Kinloch-Linchard, 16 août 1856.

Je n’ai pas été trop content de votre lettre, que j’ai reçue au moment de quitter Glenquoich. Vous savez que vous avez toujours une première façon précipitée d’envisager les choses, qui vous fait regarder comme impossibles les actions les plus simples. Repensez donc à ce que je vous ai dit, et, après avoir réfléchi mûrement, répondez oui ou non. Adressez votre réponse à Londres, chez le Right honble E. Ellne, 18, Arlington street.

 

Je commence à avoir par-dessus la tête des grouses et de la venaison. Les paysages, vraiment remarquables, que je vois tous les jours ont encore du charme pour moi, mais j’ai satisfait ma curiosité, et je ne trouverai plus rien d’extraordinaire. Ce que je ne puis assez me lasser d’admirer, c’est la hérissonnerie de ces gens-là. Ils seraient mis aux galères ensemble, qu’ils n’en deviendraient pas plus sociables. Cela tient à ce qu’ils craignent d’être pris sur le fait à être bêtes, comme disait Beyle, ou bien à une organisation qui leur fait préférer les jouissances égoïstes : le devine qui pourra. Nous sommes arrivés ici en même temps que deux hommes et une femme entre deux âges, du grand monde et ayant voyagé.

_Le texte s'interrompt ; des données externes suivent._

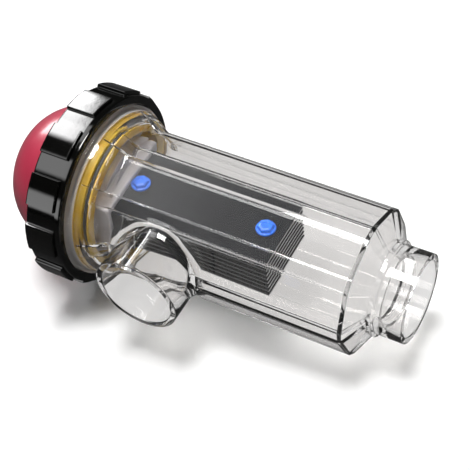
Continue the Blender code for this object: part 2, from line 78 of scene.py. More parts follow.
# ---------------------------------------------------------------- sizes of the fine meshes, in millimetres
PORT_R, PORT_BORE_R, PORT_THROAT_R = 31.5, 26.8, 23.8
END_TUBE_X, THROAT_X, COLLAR_X, SHOULDER_X = -20.0, -17.0, -23.5, -33.0
BELL_END_X, BELL_RIM_X, RIM_COLLAR_X = -211.5, -236.4, -241.4
CORNER_R, WALL, COLLAR_R = 51.5, 4.3, 34.0
FACET_HALF = math.radians(5.6)
EDGE_BEAD, EDGE_BEAD_HALF = 0.22, math.radians(0.5)
RIM_BORE_R, SEAT_R = 57.6, 54.4
NOSE_STEP_X, HEAD_FACE_X = -235.5, -226.0
PITCH, THREAD_ROOT_R, THREAD_DEPTH = 4.0, 61.4, 2.0
NUT_R, NUT_BORE_R, NUT_LIP_BORE_R, NUT_LIP, LUGS = 71.2, 64.6, 57.3, 4.0, 12
LUG_TURN = math.radians(20.0)
NUT_ROOT_R = THREAD_ROOT_R + THREAD_DEPTH + 0.4
DOME_R, DOME_WALL, DOME_POWER = 54.0, 2.6, 2.2
GLAND_X, BOSS_R, BOSS_Z = -288.0, 11.0, -54.0
SIDE_FILLET, RIB_HEIGHT, MOUTH_BEVEL = 9.0, 1.25, 0.7
GROOVE_DEPTH, GROOVE_HALF, NOSE_R, NOSE_BACK_R = 3.4, 1.9, 54.0, 57.2
HUB_R, HUB_BOSS_R, PLINTH_HALF_Y, PLINTH_HALF_Z = 45.0, 30.0, 33.5, 20.5
POCKET_R, POCKET_DEPTH, POCKET_RING_R, POCKET_TURNS = 2.6, 7.0, 49.6, (34.0, 48.0)


# ---------------------------------------------------------------- mesh tools
def mesh_object(name, bm, weld=2e-6, sharp=None):
    bmesh.ops.remove_doubles(bm, verts=bm.verts, dist=weld)
    bmesh.ops.recalc_face_normals(bm, faces=bm.faces)
    mesh = bpy.data.meshes.new(name)
    bm.to_mesh(mesh)
    bm.free()
    return link(name, mesh, sharp)


def link(name, mesh, sharp=None):
    piece = bpy.data.objects.new(name, mesh)
    bpy.context.scene.collection.objects.link(piece)
    smooth(piece, sharp)
    return piece


def smooth(piece, sharp=None):
    piece.data.shade_smooth()
    if sharp is not None:
        piece.data.set_sharp_from_angle(angle=math.radians(sharp))


def loft(name, rings, closed=False, sharp=None):
    """A solid through rings of (x, y, z) points in millimetres that all have the same count."""
    bm = bmesh.new()
    rows = [[bm.verts.new(Vector(point) * MM) for point in ring] for ring in rings]
    count = len(rings[0])
    for i in range(len(rows) if closed else len(rows) - 1):
        first, second = rows[i], rows[(i + 1) % len(rows)]
        for j in range(count):
            k = (j + 1) % count
            bm.faces.new((first[j], first[k], second[k], second[j]))
    if not closed:
        bm.faces.new(rows[0])
        bm.faces.new(rows[-1])
    return mesh_object(name, bm, sharp=sharp)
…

Au dîner, il a fallu casser la glace. Après le dîner, le mari a pris un journal, la femme un livre, l’autre homme s’est mis à écrire des lettres, tandis que, moi, je faisais la chouette au maître et à la maîtresse de la maison. Notez bien que les gens qui s’isolaient ainsi dans un salon avaient été aussi longtemps et plus que moi sans voir notre hôtesse, et qu’ils avaient nécessairement beaucoup plus de choses que moi à lui conter. On me dit, et je suis disposé à le croire par le peu que j’ai vu, que la race celtique (qui vit dans d’affreux trous autour du palais que je fréquente) sait causer. Le fait est qu’un jour de marché, on entend un bruit continuel de voix très-animées, des rires et des cris. Le gaélique est très-doux. En Angleterre et dans les Lowlands, silence complet. Ce n’est pas bien à vous de ne m’avoir écrit qu’une fois. Je vous ai écrit au moins deux fois pour une. Mais je n’ai pas envie de vous quereller de si loin. Voici mes projets. Je partirai d’ici pour aller à Inverness, où je resterai un jour ; de là à Édimbourg, puis à York, Durham et peut-être Derby. Je compte être le 23 à Paris.